Mackay’s story helps explain why British investors were so slow to recognize and acknowledge their impending doom. At the height of the Mania, in the fall of 1845, the most prominent skeptics, such as James Morrison, James Wilson, and The Times, were warning investors that fast railway expansion would lead to declines in share prices through the pressure of capital calls and the disruption of financial markets. When share prices started to decline, as they predicted, the cause for the decline was assumed to be the one they had presented, namely the pressure of the “calls,” the demands from railways for money from shareholders. But the fundamental problem of the industry was that the new projects were not going to be profitable. Even after calls stopped, railway share prices remained at the depressed levels seen in 1849–50 in Fig. 1. The decline in prices visible in that figure was likely the result of increasing numbers of investors guessing or deducing that profits were going to disappoint. But public discussion was fixated on the issue of calls, and the realization of the size of the investment disaster was slow to come [40].
Mackay was more gullible than most, as the discussion of Mesmerism and other topics in this paper demonstrates. However, even far deeper and more perceptive of his contemporaries, such as James Morrison and James Wilson, also suffered from the main delusion of the Mania. Railways were not just investments with promising profit prospects for individual investors, they were a dazzling new technology that was transforming society, “annihilating time and space,” in a phrase that was heard frequently at the time. Bentinck, Disraeli, and others credited them during the discussions of how to relieve the Irish Famine with having miraculously pulled Britain out of the deep depression of the early 1840s. Few were able to resist the siren song. The one who managed to stay sober the best was Dionysius Lardner, see [37]. His 1846 survey of the railway industry [22] pointed out most of the fatal defects of the Railway Mania. Lardner had once been an insider in the British scientific establishment, but then disgraced himself and ended up spending several years traveling in the U.S. At the time of the Mania he was living in Paris. His varied experiences, status, and location likely all contributed towards maintaining a distance from the British herd, and enabled him to see what was wrong.

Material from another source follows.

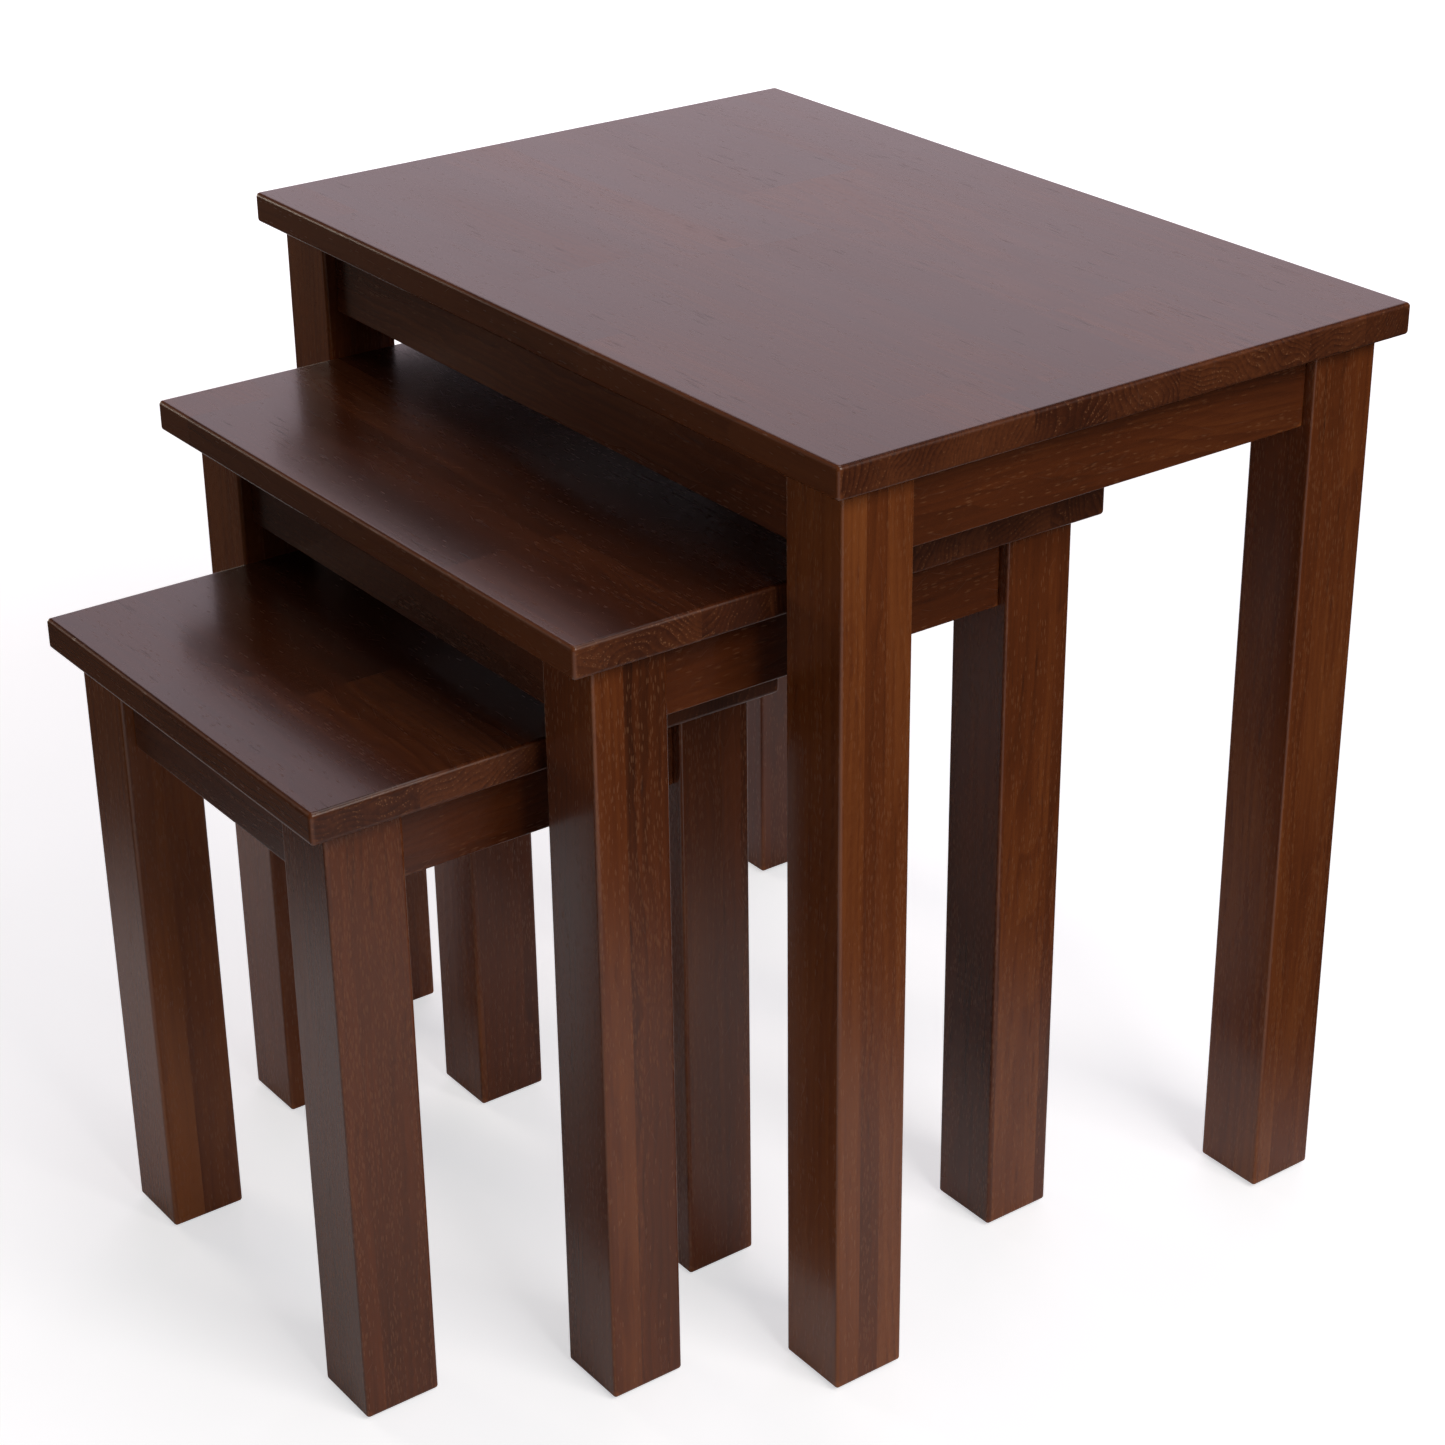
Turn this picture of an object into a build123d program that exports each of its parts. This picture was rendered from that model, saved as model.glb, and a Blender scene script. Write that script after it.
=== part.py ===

The story of Mackay’s extraordinary popular delusions is amusing. But it is also instructive. It shows how crowd effects and personal biases influence decision making in times of rapid change and poor information. It suggests that it would be worthwhile to investigate the reactions of various other individuals from the Railway Mania period. There seemed to be a great reluctance among participants in this episode of extreme investor exuberance to even acknowledge their involvement in it and to analyze what happened. As just one example, John Stuart Mill’s publications and correspondence do contain a few interesting passages about railways, but we have to go to archival sources, as in [6], to learn that he was involved in some of the most speculative railway projects with the Glenmutchkin flavor. More investigations, especially in cases, such as that of Charles Mackay, where we can find extensive contemporary documentation about particular individuals’ thoughts and writings, could help illuminate the Railway Mania and lead to a better understanding of manias in general.